OK, now we understand - that "sublevel" terminology is slightly incomplete and also not familar to everyone. You'll find a more complete description of the quantum numbers at http://hyperphysics.phy-astr.gsu.edu/hbase/qunoh.html

 

[PeterDonis]

heres a chart from google

Where? Please provide a link.

The "sublevels" described in that diagram are there, yes, although "sublevels" is not a term I've seen used to describe them. The more usual term is "orbitals". The relevant quantity is not really the number of sublevels but the number of electrons. See below.

Does the sublevel that the Electron is in have to do with it's mass?

No. All electrons have the same mass. Only a limited number of electrons can fit into each orbital, so as an atom has more and more electrons, the orbitals with lower values of $n$ fill up, and electrons have to go into orbitals with higher values of $n$.

Does an electron in energy level l and sublevel d have more Energy than an electron in level l sublevel s?

The energy level $n = 1$ does not have any d orbitals. It only has an s orbital. You have to go to $n = 3$ before you have any d orbitals.

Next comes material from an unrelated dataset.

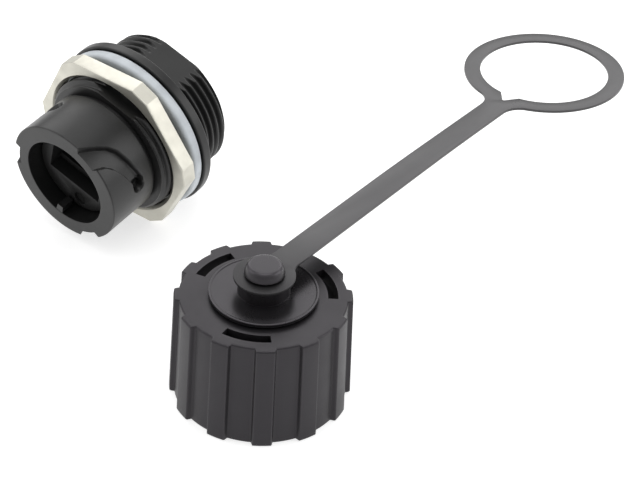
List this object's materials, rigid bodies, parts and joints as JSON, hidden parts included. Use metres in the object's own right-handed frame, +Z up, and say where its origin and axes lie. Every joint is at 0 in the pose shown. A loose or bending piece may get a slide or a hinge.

To a first approximation, electrons in all orbitals with the same $n$ have the same energy. However, there are a number of corrections which are different for the different types of orbitals, so if your measurements are accurate enough, you can detect the difference in energies between electrons in s, p, d, etc. orbitals in a given atom. Also, the energies will be different for different types of atoms (i.e., different chemical elements).

 

[PeroK]

Quantum by Manjit Kumar

It's a good book, but it's the history of the development of QM, so you can't learn actual QM from it.

 

[AdvaitDhingra]

OK, now we understand - that "sublevel" terminology is slightly incomplete and also not familar to everyone. You'll find a more complete description of the quantum numbers at http://hyperphysics.phy-astr.gsu.edu/hbase/qunoh.html

Thanks!

 

[AdvaitDhingra]

Where? Please provide a link.

The "sublevels" described in that diagram are there, yes, although "sublevels" is not a term I've seen used to describe them. The more usual term is "orbitals". The relevant quantity is not really the number of sublevels but the number of electrons. See below.
No. All electrons have the same mass. Only a limited number of electrons can fit into each orbital, so as an atom has more and more electrons, the orbitals with lower values of $n$ fill up, and electrons have to go into orbitals with higher values of $n$.
The energy level $n = 1$ does not have any d orbitals. It only has an s orbital. You have to go to $n = 3$ before you have any d orbitals.

To a first approximation, electrons in all orbitals with the same $n$ have the same energy. However, there are a number of corrections which are different for the different types of orbitals, so if your measurements are accurate enough, you can detect the difference in energies between electrons in s, p, d, etc. orbitals in a given atom. Also, the energies will be different for different types of atoms (i.e., different chemical elements).

Ohh ok. Thanks for the explanation

 

[vanhees71]

In the most simple non-relativistic model of the hydrogen atom each energy level $E_n=-1 \text{Ry}/n^2$ ($n \in \mathbb{N}=\{1,2,\ldots\}$) is $2n^2$-fold degenerate ($n^2$ from the possible values of $\ell \in \{0,1,\ldots,n-1 \}$ with $2 \ell +1$ values $m \in \{-\ell,-\ell+1,\ldots,\ell \}$ and another factor $2$ for two spin states $m_s \in \{1/2,-1/2\}$).

This is what's in the table in #5. Of course, in general, the Bohr-Sommerfeld model doesn't provide a good explanation nor a good qualitative picture of the hydrogen atom (which, e.g., is in its ground state not a little flat disk but a sphere), but it can give at least an explanation for the $n^2$-fold degeneracy (because spin wasn't known at the time they didn't know about the additional factor 2) of the non-relativistic model. Already the relativistic treatment in the Bohr-Sommerfeld model leads to a partial lift of the degeneracy, giving by some accident (I find difficult to explain though) the right fine structure even without the correct notion of spin 1/2 and the Dirac equation...

BTW: Kumar's book is popular-science book on the history of quantum mechanics, and as such not too bad, but if you want to learn quantum theory, I highly recommend not to follow the very confusing historical way, because QT is really a revolutionary step from classical physics. It's better to first learn the modern quantum theory (in the shutup-and-calculate interpretation ;-))) to build the right intuition from the very beginning. Later, it's also important to read about the history to understand, how revolutionary QT really is.